Here in Alaska, climate change is no abstract concept. The reality is clear to anyone who has their eyes open. Entire villages on the arctic coast will likely be forced to move over the coming years as sea levels rise, and reduced sea ice causes increased storm tides. Even major arctic towns like Utqiagvik (formerly Barrow), are feeling impacts as shorelines erode, and storm flooding encroaches on the town.

While I could go on in much more depth (and I did recently in an article for Alaska Magazine), what I really wanted to write about today is how climate change impacts elsewhere may also impact Alaska.

Last year, I was on a photography assignment in a small, little-known range of mountains just north of the Yukon River. I’d been flown in and dropped off on a remote ridge and spent five days traversing the entire range while making images. I completed my hike on the shore of the Yukon where my friend Steve picked me up by boat. He had a buddy with him, a botanist, who had recently relocated to Alaska from a long stint studying rainforest plants in SE Asia.

During a riverside lunch of freshly netted Whitefish tacos, the topic of Alaska’s future economy came up. At the time, I saw the economic future of our state as one of shrinkage. Oil and gas will eventually either run out, or as we are seeing currently, the world economy will shift so far toward renewables that the oil industry will simply be out-competed. The result for Alaska, I thought, was a new, reduced economy where extractive industries will play a lesser role.

The new-comer to the state however, saw it another way: Alaska’s population was going to grow due to an influx of climate refugees from other parts of the country and world.

Day before yesterday an article was published in the journal Nature Climate Change on this very topic. The article by Mathew E. Hauer models how rising sea levels are going to change the distribution of people in the United States, and what areas and states are likely to see losses and gains. Florida, for example, low-lying and storm-prone, is in trouble with over 2.5 million people being forced to abandon the city of Miami alone. Southern Louisiana, the Texas Gulf Coast, and low-lying cities on the easter seaboard will also be hit particularly hard. Those people have to go somewhere.

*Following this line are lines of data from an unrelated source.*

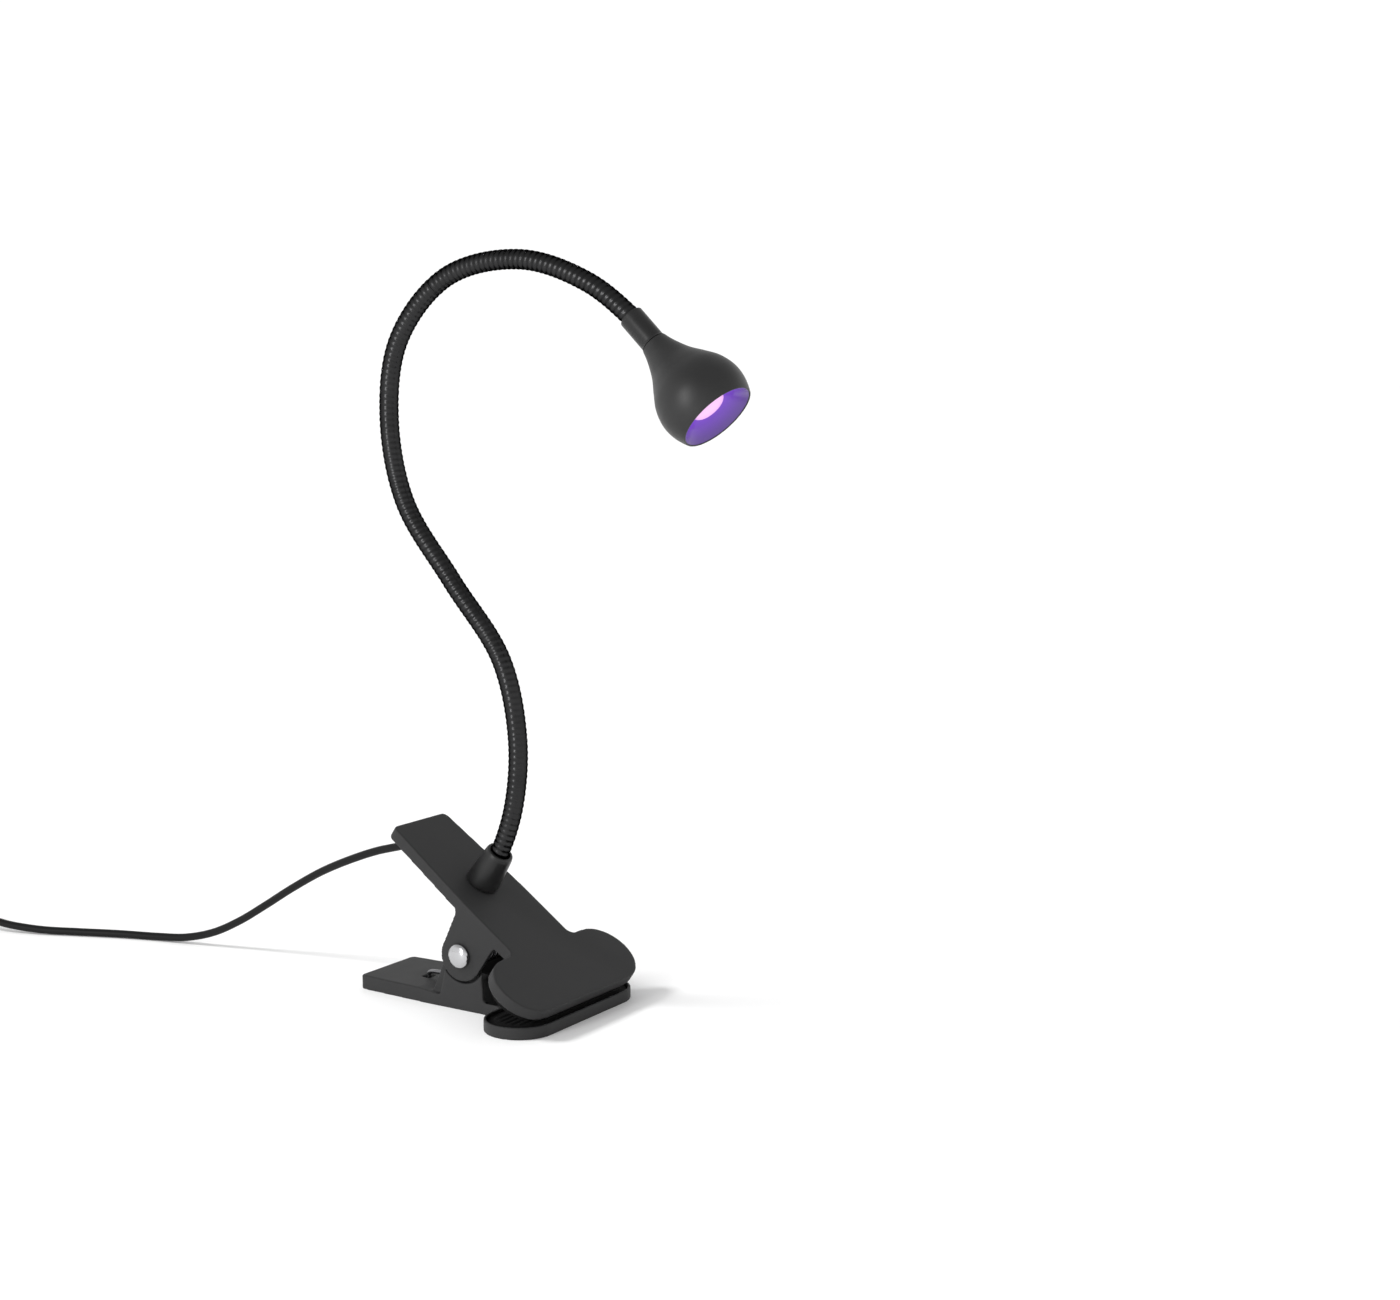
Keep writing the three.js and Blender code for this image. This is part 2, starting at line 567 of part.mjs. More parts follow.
function buildSwitch() {
  const s = SWITCH;
  const outline = roundedRect(s.length, s.width, 4);
  const inside = roundedRect(s.length - 3, s.width - 3, 2.8);
  const cordHole = rod(CORD + GAP, -s.length, s.length, 16).rotateY(Math.PI / 2).translate(0, 0, s.axisZ);
  const place = (geometry) => geometry.translate(s.x, s.y, 0);
  const base = combine([extrudeZ(outline, 0, s.base, 5)], [extrudeZ(inside, 1.4, s.base + 1, 5), cordHole]);
  addPiece(lamp, 'switch_base', place(base), blackPlastic);

  const cover = combine([extrudeZ(outline, s.base + GAP, s.height, 5)],
    [extrudeZ(inside, s.base - 1, s.height - 1.4, 5), cordHole, rod(BUTTON.radius + GAP, 6, s.height + 1)]);
  addPiece(lamp, 'switch_cover', place(cover), blackPlastic);

  const buttonTop = s.height + BUTTON.rise;
  const button = turned([[0, 8], [BUTTON.radius, 8], [BUTTON.radius, buttonTop - 0.6],
    [BUTTON.radius - 0.6, buttonTop], [0, buttonTop]]);
  addPiece(lamp, 'switch_button', place(button), blackPlastic);

  addPiece(lamp, 'switch_contact', place(box([-6, 6], [-2.5, 2.5], [1.7, 6.2])), springSteel);

  const end = s.length / 2 + GAP;
  const toRight = relief(3.4, 2.3, s.relief).rotateY(Math.PI / 2).translate(s.x + end, s.y, s.axisZ);
  const toLeft = relief(3.4, 2.3, s.relief).rotateY(-Math.PI / 2).translate(s.x - end, s.y, s.axisZ);
  addPiece(lamp, 'switch_relief_lamp', toRight, rubber);
  addPiece(lamp, 'switch_relief_usb', toLeft, rubber);
}

function buildPlug() {
  const p = PLUG;
  const x = USB_TAIL[0][0];
  const alongY = (geometry, y) => geometry.rotateX(-Math.PI / 2).translate(x, y, p.z);
  const strain = relief(2.3, 3.6, p.relief);
  addPiece(lamp, 'plug_relief', alongY(strain, p.y - 2), rubber);

  const bodyY = p.y + p.relief - 2 + GAP;
  const body = extrudeZ(roundedRect(2 * p.bodyHalf, p.bodyThick, 2), 0, p.body, 4);
  addPiece(lamp, 'plug_overmould', alongY(body, bodyY), blackPlastic);

  const shellY = bodyY + p.body + GAP;
  const outer = box([-p.shellHalf, p.shellHalf], [-p.shellThick / 2, p.shellThick / 2], [0, p.shell]);
  const t = p.sheet;
  const hollow = box([-p.shellHalf + t, p.shellHalf - t], [-p.shellThick / 2 + t, p.shellThick / 2 - t],
    [-1, p.shell + 1]);
  addPiece(lamp, 'plug_shell', alongY(combine([outer], [hollow]), shellY), chrome);

  const tongue = box([-p.shellHalf + t + GAP, p.shellHalf - t - GAP], [-0.3, p.shellThick / 2 - t - GAP],
    [0, p.shell - 1]);
  addPiece(lamp, 'plug_tongue', alongY(tongue, shellY), boardWhite);
}

buildLowerLever();
buildUpperLever();
buildHingePin();
buildSpring();
buildNeckMount();
buildLeadFeed();
buildGooseneck();
buildHead();
buildCord('lamp_cord', LAMP_CORD, 56);
buildSwitch();
buildCord('usb_cord', USB_CORD, 4);
buildCoil();
buildCord('usb_tail', USB_TAIL, 3);
buildPlug();

export default lamp;
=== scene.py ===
"""A clip-on gooseneck UV curing lamp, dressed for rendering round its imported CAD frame.

Shapes are drawn in millimetres in the part's own frame (+X from the clamp's handles to its jaws,
+Z up) and become metres when they turn into meshes.
"""
import json
import math

import bpy
import numpy as np
from mathutils import Matrix, Vector


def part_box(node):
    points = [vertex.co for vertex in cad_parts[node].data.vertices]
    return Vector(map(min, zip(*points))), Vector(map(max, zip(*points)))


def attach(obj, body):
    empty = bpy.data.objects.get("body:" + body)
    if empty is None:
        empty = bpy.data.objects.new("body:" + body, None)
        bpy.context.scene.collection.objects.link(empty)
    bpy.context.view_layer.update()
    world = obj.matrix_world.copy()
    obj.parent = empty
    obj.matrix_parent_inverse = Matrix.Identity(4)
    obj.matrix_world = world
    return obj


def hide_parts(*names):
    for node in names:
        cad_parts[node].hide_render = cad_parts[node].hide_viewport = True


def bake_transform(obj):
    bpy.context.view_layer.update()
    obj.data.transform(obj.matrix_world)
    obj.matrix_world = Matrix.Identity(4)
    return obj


MM = 0.001
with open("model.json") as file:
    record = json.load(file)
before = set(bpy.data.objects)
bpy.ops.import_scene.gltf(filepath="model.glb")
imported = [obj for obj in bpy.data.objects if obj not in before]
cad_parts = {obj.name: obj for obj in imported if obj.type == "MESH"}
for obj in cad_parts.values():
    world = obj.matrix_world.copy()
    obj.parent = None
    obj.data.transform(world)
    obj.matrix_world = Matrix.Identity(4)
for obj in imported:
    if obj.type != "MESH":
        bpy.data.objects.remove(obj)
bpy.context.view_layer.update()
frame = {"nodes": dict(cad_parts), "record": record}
NODES = frame["nodes"]
JOINTS = {joint["name"]: joint for joint in frame["record"]["behaviour"]["joints"]}


def frame_box(node):
    """Lowest and highest corner of a CAD node, in millimetres."""
    low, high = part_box(node)
    return np.array(low) / MM, np.array(high) / MM


# ---------------------------------------------------------------------------
# Driving dimensions (mm)
# ---------------------------------------------------------------------------

PIN_HEIGHT = JOINTS["clamp_open"]["pos_m"][2] / MM
TILT = math.radians(34.75)
GAP = 0.3                      # between two pieces that touch on the real lamp

LOWER = dict(end=-48.2, end_half=15.0, waist_half=16.4, waist_from=-12.0, bar_x=30.7, bar_r=12.9,
             bar_half=34.9, fillet=3.0, corner=2.0)
LOWER_THICK = 4.2
HANDLE_THICK = 5.2
RAMP = (-20.0, -9.0)
LOWER_SEAT = 2.2
LOWER_RIM = 1.1
CHEEK = dict(inner=12.4, outer=14.4, skirt=16.4, foot=-15.0, back=-10.0, front=9.7, lug=7.0)
SLIT = dict(width=1.1, crest_back=14.0, crest_front=14.8)
SLOT = dict(x=-26.0, y=-2.5, length=3.6, width=4.0, depth=2.6)
PIN = dict(radius=2.0, bore=2.3, head=4.4, rise=1.7)
SPRING = dict(radius=4.6, wire=0.8, turns=5.5, half=6.4)

UPPER = dict(end=-50.0, end_half=14.8, waist_half=16.8, waist_from=-10.0, bar_x=30.1, bar_r=12.6,
             bar_half=36.1, fillet=3.0, corner=2.6)
UPPER_TOP = 17.0
UPPER_UNDER = 12.6
UPPER_CEILING = 14.6
UPPER_WALL = 2.0
UPPER_PAD_FACE = 9.4
EAR = dict(inner=14.8, outer=16.8, back=-9.9, front=9.5, lug=8.9, centre=0.6)
COLLAR_U = -15.2

NECK_R = 3.5
NECK_PITCH = 2.1
NECK_RIB = 0.16
NECK_IN_COLLAR = 9.0
NECK_IN_SLEEVE = 5.5
NECK_XZ = [
    (-2.8, 42.6), (5.5, 55), (12, 73), (13.8, 97), (7, 124), (-14.5, 150.5), (-35.5, 178),
    (-42, 208), (-37, 235), (-15.5, 256.5), (17, 262.2), (45, 254.3), (63.2, 242.2), (71.9, 233.9),
]
HEAD_PITCH = math.radians(43.8)
HEAD_ORIGIN = (63.2, 0.0, 242.2)
BELL_OUTSIDE = [
    (4.7, 12.3), (5.3, 14.5), (6.3, 17.3), (8.4, 22), (11.4, 26.8), (14, 31.3), (15.3, 35.7),
    (15.5, 38.7), (15.1, 41.8), (14.1, 44.9), (13.6, 46.0),
]
BELL_INSIDE = [
    (13.0, 45.8), (13.0, 43.6), (13.6, 41.6), (14.0, 38.5), (13.8, 35.5), (12.5, 31.3), (9.9, 26.8),
    (6.9, 22),
]
CUP_INSIDE = [(6.9, 35.35), (7.4, 38.4), (9.6, 42.2), (12.1, 45.0), (13.0, 46.05)]
CUP_OUTSIDE = [(12.95, 45.3), (10.7, 42.0), (8.3, 38.6), (7.6, 35.35)]
LENS = dict(radius=6.2, foot=36.8, side=40.9, top=42.8)

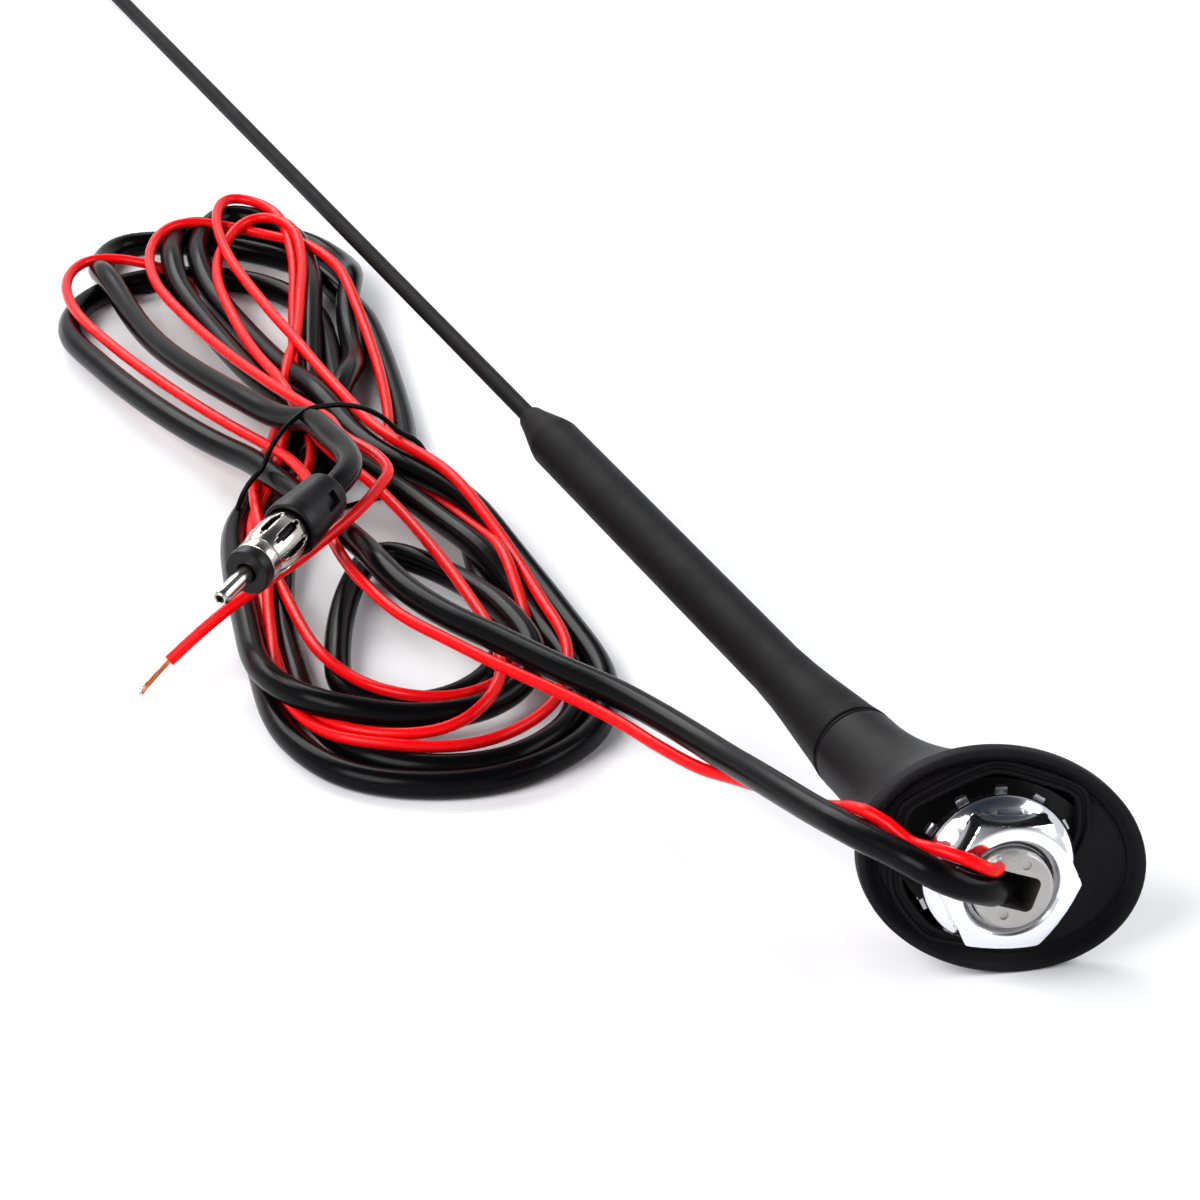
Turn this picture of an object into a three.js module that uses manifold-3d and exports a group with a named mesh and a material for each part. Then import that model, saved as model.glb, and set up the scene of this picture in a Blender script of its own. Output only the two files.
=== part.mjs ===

The paper proposes that cities close to the original homes of these climate refugees will see the biggest increases in population (Austin, Houston, Atlanta, and Orlando in particular). According to the author’s calculations, Alaska would see only a small increase in population.

But I wonder.

In a warmer world, Alaska is going to look a lot more inviting: warmer, uncrowded, with new potential for commercial agriculture. And if my hypothesis is correct that the oil and gas industry will fade from the state (leaving a real estate glut) it will also likely be cheap to buy homes and land. That might look appealing to many displaced people from further south who are looking to start again.

So is the author of the new paper underestimating the impacts of climate refugees on states like Alaska? Maybe.

I suspect we will start to see an answer to that question over the next 20 years or so.